Following the Euromaidan protests in 2013, the government was concerned by armed militants who continued to squat in buildings near Maidan Nezalezhnosti, the central square of Kyiv, the capital city of Ukraine. The Revolution of Dignity followed, in which the president, Viktor Yanukovych, fled and the government was toppled. The opulent Honka clubhouse at Yanukovych's Mezhyhirya Residence was occupied by activists wanting to preserve it for the people of Ukraine. It is owned by Tantalit, a company connected to Yanukovych which has had its assets frozen, and as of 2020 was still squatted. During the war in Donbas, people displaced by conflict from places such as Pisky squatted in neighbouring villages such as Pervomaysk.

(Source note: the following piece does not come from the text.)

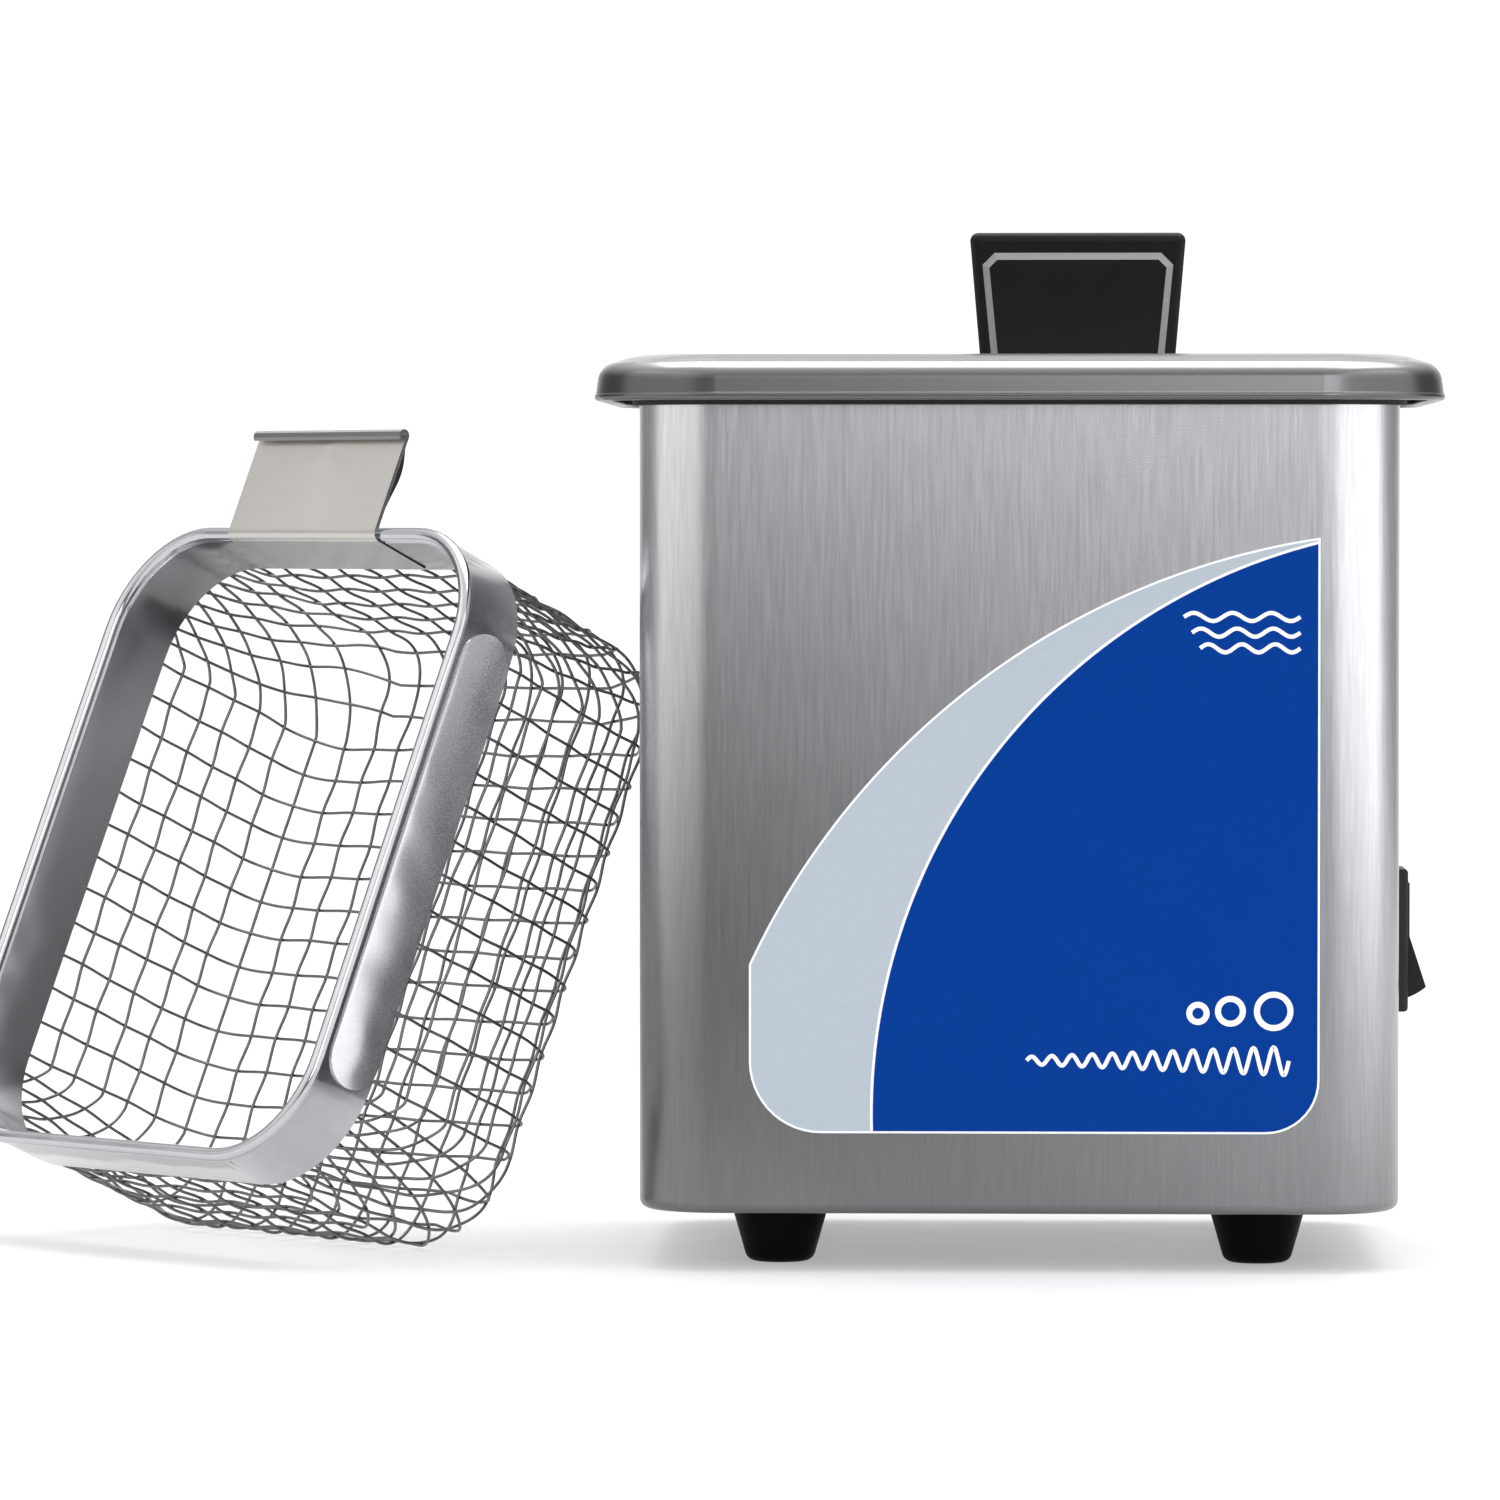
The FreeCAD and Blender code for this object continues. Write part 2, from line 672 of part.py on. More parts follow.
def capacitors():
    out = []
    for x, y in ((30, 14), (43, 14), (30, -22)):
        can = rod(x, y, BOARD_TOP, 5.4, 13)
        out.append(can.makeFillet(0.9, [can.Edges[0]]))
    return Part.makeCompound(out)


def film_capacitors():
    out = []
    for x, y in ((34, -6), (-16, 28), (4, 28)):
        brick = block(x, y, BOARD_TOP, 16, 7, 10)
        out.append(brick.makeFillet(0.6, brick.Edges))
    return Part.makeCompound(out)


def rectifier():
    brick = block(10, 4, BOARD_TOP + 1.5, 16, 4.5, 10)
    legs = [block(10 + d, 4, BOARD_TOP, 1.1, 0.9, 2) for d in (-6, -2, 2, 6)]
    return join([brick] + legs)


def choke():
    torus = Part.makeTorus(6.2, 3.2, V(-8, 6, BOARD_TOP + 3.3))
    return torus


def fuse_clips():
    out = []
    for x in (-37, -21):
        clip = block(x, -26, BOARD_TOP, 4, 7.6, 6.5)
        out.append(clip.cut(rod(x - 3, -26, BOARD_TOP + 4.2, 2.75, 6, V(1, 0, 0))))
    return Part.makeCompound(out)


def fuse():
    return rod(-39, -26, BOARD_TOP + 4.2, 2.6, 20, V(1, 0, 0))


def terminal_block():
    out = []
    for x in (20, 28, 36, 44):
        brick = block(x, 31.5, BOARD_TOP, 7.6, 7.6, 10)
        out.append(brick.cut(rod(x, 31.5, BOARD_TOP + 6, 2.0, 5)))
    return Part.makeCompound(out)


def mains_leads():
    y0 = CASE_D / 2 - 26.8
    z = INLET_Z
    zs = SW_Z
    end = BOARD_TOP + 8.2
    return Part.makeCompound([
        lead([(INLET_X - 7, y0, z - 2), (INLET_X - 7, y0 - 5, z + 6), (-24, 30, 60),
              (10, 36, 64), (46, 36, 61), (60, 8, 58), (52, -14, 55),
              (44.2, SW_Y, zs - 8)], 1.1),
        lead([(44.2, SW_Y, zs), (40, -27, 54), (50, -27, 42), (60, -6, 37), (54, 20, 37),
              (45, 30, 37), (44, 31.5, end)], 1.1),
        lead([(INLET_X + 7, y0, z - 2), (-15, 30, 38), (2, 36, 42), (22, 39, 44),
              (35, 35, 40), (36, 31.5, end)], 1.1),
    ])


def transducer_leads():
    z = TANK_UNDER - FRONT_MASS_H - ELECTRODE_H - PIEZO_H - 1.6
    y = PIEZO_R + 7.5
    end = BOARD_TOP + 7.5
    return Part.makeCompound([
        lead([(TRANS_X, y, z), (31, 30, 50), (29, 31, 38), (28, 31.5, end)], 0.8),
        lead([(-TRANS_X, y, z), (-20, 25, 56), (2, 23, 46), (17, 28, 38), (20, 31.5, end)], 0.8),
    ])


def earth_stud():
    y = CASE_D / 2 - CASE_T
    stud = rod(-50, y - 10, 24, 2.0, 10, V(0, 1, 0))
    nut = hex_nut(4.0, 2.05, 3.0)
    nut.rotate(V(0, 0, 0), V(1, 0, 0), 90)
    nut.translate(V(-50, y - 1.2, 24))
    return stud, nut


def earth_lead():
    y0 = CASE_D / 2 - 26.8
    return lead([(INLET_X, y0, INLET_Z + 2), (-34, 25, 40), (-50, 32, 31), (-56, 42, 25),
                 (-53, 47.2, 24)], 1.1)


# ---------------------------------------------------------------- basket

def placed(shape):
    turn = FreeCAD.Rotation(BASKET_YAW, 0, BASKET_ROLL)
    moved = shape.copy()
    moved.Placement = FreeCAD.Placement(BASKET_POS, turn).multiply(shape.Placement)
    return moved


def basket_centres():
    return BASKET_B / 2 - BASKET_R, BASKET_L / 2 - BASKET_R


def basket_band():
    cx, cy = basket_centres()
    out = BASKET_R - 0.6
    strip = poly([(out, -BAND_H), (out, -1.0), (out - BAND_T, -1.0), (out - BAND_T, -BAND_H)])
    bead = Part.Face(Part.Wire(Part.makeCircle(
        BASKET_BEAD, V(BASKET_R - BASKET_BEAD, 0, -BASKET_BEAD), V(0, 1, 0))))
    return placed(join(ring(strip, cx, cy) + ring(bead, cx, cy)))


def basket_mesh():
    """Closed tub that stands for the woven wire."""
    cx, cy = basket_centres()
    out = BASKET_R - 0.6 - BAND_T
    low = MESH_FILLET - BASKET_H
    edges = [
        seg((out, -2.1), (out, low)),
        bend((out - MESH_FILLET, low), MESH_FILLET, 0, -90),
        seg((out - MESH_FILLET, -BASKET_H), (0, -BASKET_H)),
    ]
    solids = ring(sheet(edges, -MESH_T), cx, cy)
    solids.append(block(0, 0, -BASKET_H, 2 * cx, 2 * cy, MESH_T))
    return placed(join(solids))


def basket_handle():
    """Folded tab on the upper short side, with a curled end and a leg down the inside."""
    inside = BASKET_L / 2 - 2.2 - TAB_T
    over = 0.05 + TAB_T
    end = BASKET_L / 2 + TAB_OUT - TAB_CURL - TAB_T
    edges = [
        seg((inside, -14), (inside, over - TAB_BEND)),
        bend((inside + TAB_BEND, over - TAB_BEND), TAB_BEND, 180, 90),
        seg((inside + TAB_BEND, over), (end, over)),
        bend((end, over + TAB_CURL), TAB_CURL, -90, 150),
    ]
    strip = sheet(edges, -TAB_T).extrude(V(0, TAB_W, 0))
    strip.translate(V(0, -TAB_X - TAB_W / 2, 0))
    strip.rotate(V(0, 0, 0), UP, 90)
    return placed(strip)


def main():
    os.makedirs("parts", exist_ok=True)
    stud, nut = earth_stud()
    nodes = {
        "housing": housing(),
        "base_plate": base_plate(),
        "base_screws": base_screws(),
        "feet": Part.makeCompound(mirror_xy(foot(), FOOT_X, FOOT_Y)),
        "foot_screws": Part.makeCompound(mirror_xy(foot_screw(), FOOT_X, FOOT_Y)),
        "foot_nuts": Part.makeCompound(mirror_xy(foot_nut(), FOOT_X, FOOT_Y)),
        "tank": tank(),
        "rim_gasket": rim_gasket(),
        "front_label": front_label(),
        "rating_plate": rating_plate(),
        "switch_body": switch_body(),
        "switch_terminals": switch_terminals(),
        "inlet_body": inlet_body(),
        "inlet_pins": inlet_pins(),
        "inlet_screws": inlet_screws(),
        "inlet_nuts": inlet_nuts(),
        "transducer_front_masses": at_both(front_mass()),
        "piezo_rings": at_both(piezo_rings()),
        "electrodes": at_both(electrodes()),
        "transducer_back_masses": at_both(back_mass()),
        "transducer_bolts": at_both(stack_bolt()),
        "circuit_board": circuit_board(),
        "board_standoffs": standoffs(),
        "board_screws": board_screws(),
        "transformer_core": transformer_core(),
        "transformer_coil": transformer_coil(),
        "heat_sink": heat_sink(),
        "power_transistors": power_transistors(),
        "capacitors": capacitors(),
        "film_capacitors": film_capacitors(),
        "rectifier": rectifier(),
        "choke": choke(),
        "fuse_clips": fuse_clips(),
        "fuse": fuse(),
        "terminal_block": terminal_block(),
        "mains_leads": mains_leads(),
        "transducer_leads": transducer_leads(),
        "earth_stud": stud,
        "earth_nut": nut,
        "earth_lead": earth_lead(),
        "lid_plate": lid_plate(),
        "lid_grip": lid_grip(),
        "lid_grip_screws": grip_screws(),
        "rocker": rocker(),
        "basket_band": basket_band(),
        "basket_mesh": basket_mesh(),
        "basket_handle": basket_handle(),
    }
    for name, shape in nodes.items():
        save(name, shape)


main()
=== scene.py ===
import json
import math

import bpy
import numpy as np
from mathutils import Matrix, Vector


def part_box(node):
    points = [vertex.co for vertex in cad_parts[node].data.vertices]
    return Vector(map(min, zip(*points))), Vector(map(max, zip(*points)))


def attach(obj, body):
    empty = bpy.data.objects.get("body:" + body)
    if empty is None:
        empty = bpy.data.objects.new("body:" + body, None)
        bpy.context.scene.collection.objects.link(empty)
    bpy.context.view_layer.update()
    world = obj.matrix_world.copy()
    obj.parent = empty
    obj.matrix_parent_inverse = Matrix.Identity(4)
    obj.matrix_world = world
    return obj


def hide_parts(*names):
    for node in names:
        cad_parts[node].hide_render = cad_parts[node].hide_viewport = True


# Small bench ultrasonic cleaner. Metres, same frame as the CAD: +X right, +Y back, +Z up,
# origin on the bench under the centre of the case.

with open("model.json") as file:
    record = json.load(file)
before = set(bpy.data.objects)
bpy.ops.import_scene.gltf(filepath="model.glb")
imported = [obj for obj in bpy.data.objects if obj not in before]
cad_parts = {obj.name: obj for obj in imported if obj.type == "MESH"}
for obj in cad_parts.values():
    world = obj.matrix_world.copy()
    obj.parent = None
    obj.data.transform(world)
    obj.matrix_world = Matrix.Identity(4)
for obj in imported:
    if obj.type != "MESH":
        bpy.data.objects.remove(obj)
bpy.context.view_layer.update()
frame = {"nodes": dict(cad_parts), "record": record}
MM = 0.001
RNG = np.random.default_rng(7)

# The basket's own frame: x across, y up its length, z out of its mouth, origin in the rim plane.
BASKET_YAW = math.radians(-44.4)
BASKET_ROLL = math.radians(66.0)
BASKET_POS = Vector((-155.82, -8.0, 79.212)) * MM
BASKET = (Matrix.Translation(BASKET_POS) @ Matrix.Rotation(BASKET_YAW, 4, "Z")
          @ Matrix.Rotation(BASKET_ROLL, 4, "X"))
BASKET_HALF_B = 53.0
BASKET_HALF_L = 64.9
BASKET_H = 60.0
BASKET_R = 22.0
CORNER_X = BASKET_HALF_B - BASKET_R
CORNER_Y = BASKET_HALF_L - BASKET_R

# The band round its mouth: a double skin with a rolled bead, and a plate on each long side.
BAND_H = 15.5
BAND_OUT = BASKET_R - 0.6
BAND_SKIN = 2.1
BAND_EDGE = 0.4
BEAD_R = 1.35

# The folded tab on the upper short side.
TAB_RIGHT = 20.3
TAB_ROOT = BASKET_HALF_L + 2.0
TAB_CURL = BASKET_HALF_L + 17.2
TAB_LENGTH = 14.5

# The woven wire: rungs across the basket, long wires along it. Drawing the sheet into a tub
# opened the long wires up on the base and closed them up on one wall.
RUNG_PITCH = 7.0
BASE_PITCH = 8.4
BASE_WIRES = 5
WALL_PITCH = (5.6, 7.2)
WIRE_R = 0.31
WIRE_SIDES = 8
WEAVE = 0.9 * WIRE_R
WIRE_TOP = 1.5 - BAND_H
MESH_BASE = 2 * WIRE_R - BASKET_H
MESH_WALL = BASKET_R - 1.4 - 2 * WIRE_R
MESH_FILLET = 9.6

# The front label on the case's front face: lengths in mm, each arc as (x, z) centre and radius.
LABEL_LEFT, LABEL_RIGHT, LABEL_LOW = -50.0, 55.7, 25.8
LABEL_CORNERS = (13.3, 10.0)
LABEL_RIM = 0.4
LABEL_STROKE = 0.75
OUTER_ARC = ((76.36, -1.47), 139.28)
BLUE_ARC = ((82.03, 29.34), 109.06)

# The raised pads on the grip's two faces: they widen upwards and end below its top.
PAD_HALF_FOOT = 16.6
PAD_FLARE = 0.0855
PAD_BELOW_TOP = 3.6
PAD_FACE = 4.8

# Which way a metal's grain runs: the noise is drawn out along the axis with the small factor.
EVEN, UP, AROUND = (1, 1, 1), (1, 1, 0.1), (1, 0.1, 1)


# ------------------------------------------------------------------ camera, light, floor

def make_camera():
    cam = bpy.data.cameras.new("camera")
    cam.sensor_width = 36.0
    cam.lens = 192.0
    cam.clip_end = 20.0
    obj = bpy.data.objects.new("camera", cam)
    bpy.context.collection.objects.link(obj)
    obj.location = (0.0, -1.5395, 0.1395)
    aim = Vector((-0.0498, -0.058, 0.0969)) - obj.location
    obj.rotation_euler = aim.to_track_quat("-Z", "Y").to_euler()
    bpy.context.scene.camera = obj


def area_light(name, place, aim, width, height, watts, colour=(1, 1, 1)):
    light = bpy.data.lights.new(name, "AREA")
    light.shape = "RECTANGLE"
    light.size = width
    light.size_y = height
    light.energy = watts
    light.color = colour
    obj = bpy.data.objects.new(name, light)
    bpy.context.collection.objects.link(obj)
    obj.location = place
    obj.rotation_euler = (Vector(aim) - Vector(place)).to_track_quat("-Z", "Y").to_euler()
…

During the Euromaidan, a squat was used as the headquarters of the Azov Battalion. Autonomia was an anarchist self-managed social centre established in Kharkiv in 2014. It provided aid to refugees from the Donbas and the Crimea and organised cultural events such as poetry readings, concerts and exhibitions. It was supported by artists such as Hito Steyerl, Serhiy Zhadan and Petr Pavlensky, but the people were evicted and the building was demolished in 2018. Economic instability caused by war led to dozens of squats in Kyiv. One well-known project is the Squat 17b cultural space.